Now sometimes, it really depends on the venue.  If I'm getting paid to perform, I sure want things to be to my exacting standards, sure.  But aside from that, aside from an obligation involving money, where are you on that spectrum?  And how does it improve - or limit - your skill?

Do you gravitate towards the newest drums you have?  Or the highest-pitched shime?  Is it because they sound better?  What about appreciating the characteristics of older or less-loud drums?

Do you have to stand in a specific spot to make your performance better?  What if it's less optimal for you but better for the view/the audience/the presenter/the rest of the group?  Which matters more?

How much time do you spend adjusting things by inches, millimeters, when it's not a visual issue but a comfort one?  Will a drum being 1/4" in one direction mean you can't play it as well?  Sure, you don't want something to look askew on stage, but again, take the visual component out of it.

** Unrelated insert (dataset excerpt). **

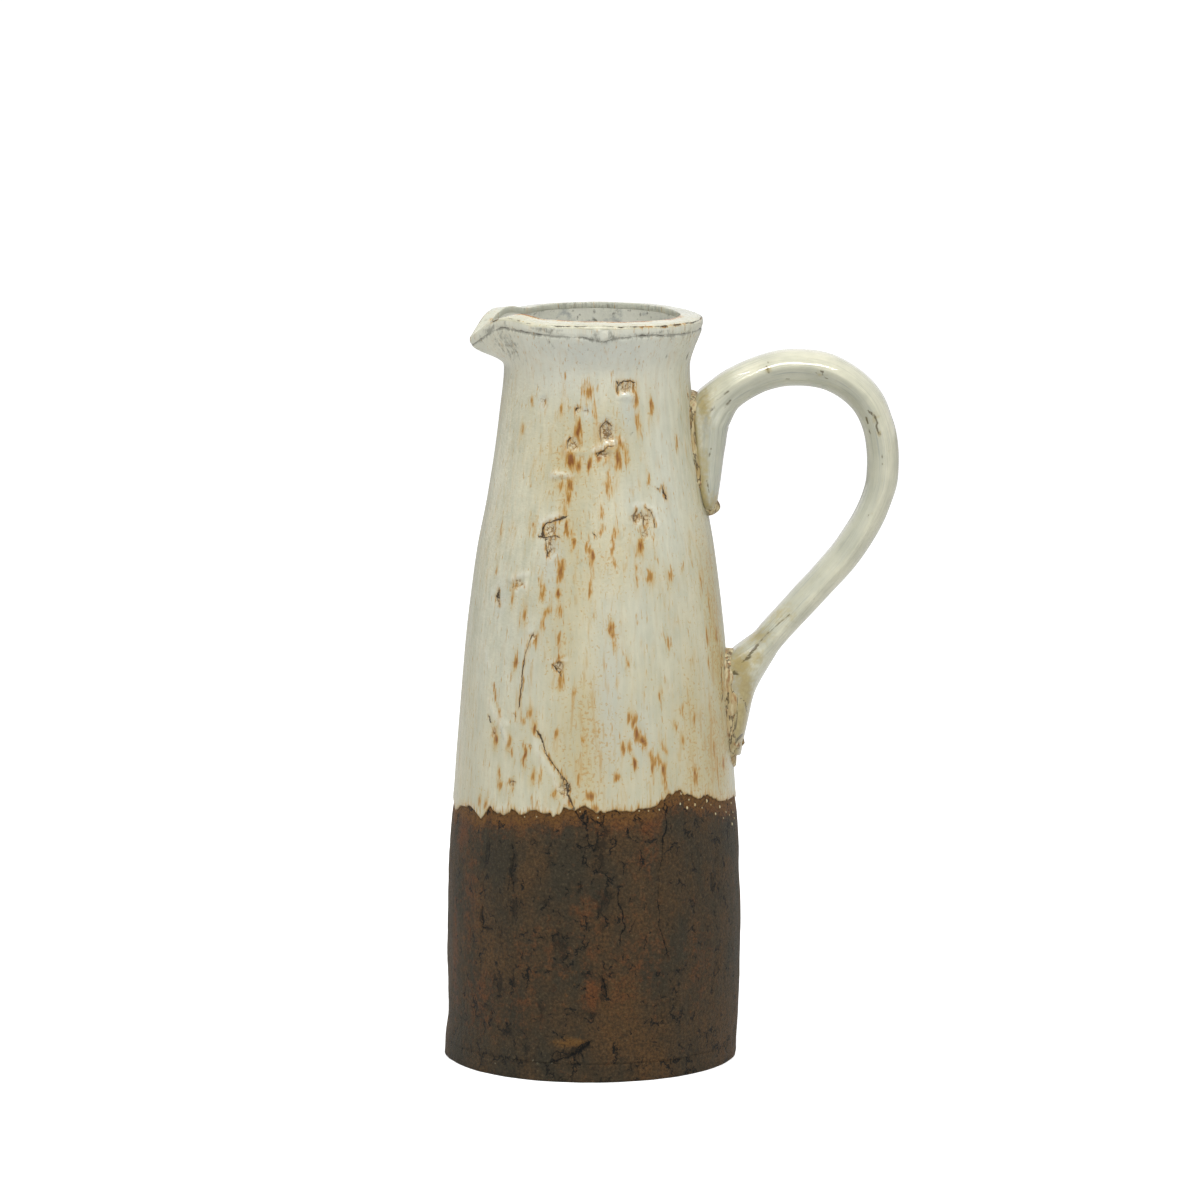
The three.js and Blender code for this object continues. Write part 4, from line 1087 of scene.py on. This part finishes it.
def glaze_rim(azimuth):
    """Rounded outer corner of the rim, its sloping top and its inner corner, from outside in: the
    radius, the height and the marks. Rust shows round the near part of the mouth, a thin broken
    line along the outer corner, a painted highlight along the top of the near part, and grey patches
    and a cool tint mostly on the far part."""
    angle = np.radians([10, 24, 38, 50, 60, 70, 80])
    corner_radius = RIM_RADIUS - RIM_EDGE + RIM_EDGE * np.cos(angle)
    corner_z = RIM_EDGE_HEIGHT + RIM_EDGE * np.sin(angle) * 0.98
    top_radius = np.concatenate([
        np.linspace(RIM_RADIUS - RIM_EDGE, MOUTH_RADIUS + 2, 8),
        MOUTH_RADIUS + np.array([1.5, 1.1, 0.8, 0.5]),
    ])
    inner = np.array([[0.2, -0.1], [0.02, -0.4], [-0.06, -1.2], [-0.02, -2.4], [0.4, -4.0]])
    inner = inner + [MOUTH_RADIUS, 0]
    radius = np.concatenate([corner_radius, top_radius, inner[:, 0]])[:, None]
    z = np.concatenate([corner_z, rim_top(top_radius), JUG_HEIGHT + inner[:, 1]])[:, None]
    points = upright_round(azimuth, radius, z)
    radius = radius + RIM_LAP_LUMP * lap_bump(azimuth) * (radius > LIP_RADIUS)
    z = z + RIM_WAVER * noise(points, 9, 31, 2)
    on_top = z > RIM_EDGE_HEIGHT
    corner_gap = radius - RIM_RADIUS + CORNER_LINE_INSET + 0.25 * noise(points, 5, 34, 2)
    corner = np.exp(-(corner_gap / CORNER_LINE_REACH) ** 2) * on_top
    corner_rust = corner * np.clip(1.3 * noise(points, 5, 35, 2), 0, 1)
    mouth_rust = 1.4 * np.exp(-((radius - MOUTH_RADIUS - 0.6) / 1.5) ** 2)
    mouth_rust = mouth_rust * eased(-0.2, 0.5, -np.sin(azimuth))
    mouth_rust = mouth_rust * np.clip(0.75 + noise(points, 9, 33, 2), 0.2, 1.1)
    # Painted highlight: a pale band along the top of the rim's near part
    crest = np.exp(-((radius - MOUTH_RADIUS - 4.0) / 2.0) ** 2) * on_top
    facing = eased(-0.3, 0.5, -np.sin(azimuth))
    patch = np.clip(0.1 + 0.7 * noise(points * [1, 1, 2], 12, 36, 3), 0, 0.38)
    return radius, z, {
        "line": corner * np.clip(0.5 + 1.1 * noise(points, 2.6, 32, 2), 0, 1.2),
        "side": np.where(on_top, corner_gap / CORNER_LINE_HALF_WIDTH, FAR_OFF),
        "rust": np.maximum(mouth_rust, corner_rust),
        "white": 0.15 * facing * crest,
        "smudge": patch * (1 - 0.6 * facing),
        "cool": 0.6 * (1 - facing),
    }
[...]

Actually, my point here isn't about the actual things you might be doing, but rather what effect it might have on your ability.  If you rely on really loud drums to be heard well, are you then neglecting to learn good enough technique to play on something "thuddy"?  If you only play with drums in a certain arrangement that gives you the "best performance", is that limiting you to learning how to adapt to other arrangements, especially when things aren't in your control?  What does your time and insistence on certain instruments and configurations do to your ability to be more adaptable, more grateful, more appreciative?

Look, to a degree, we all care about our equipment.  My questions here are to make you consider your habits, your limits.  Like any of you, I also care about the quality of my visual, my output, my performance.  There are definitely divas and divos out there in the artistic world that I imagine are trapped in the rituals of equipment expectation, and maybe someday when I'm a divo (ha) I'll enjoy being super-particular because it makes me feel better about my performance.  But until then, sometimes I like playing on the oldest drum and appreciating its qualities, or having drums in places I wouldn't normally put them, and seeing what happens!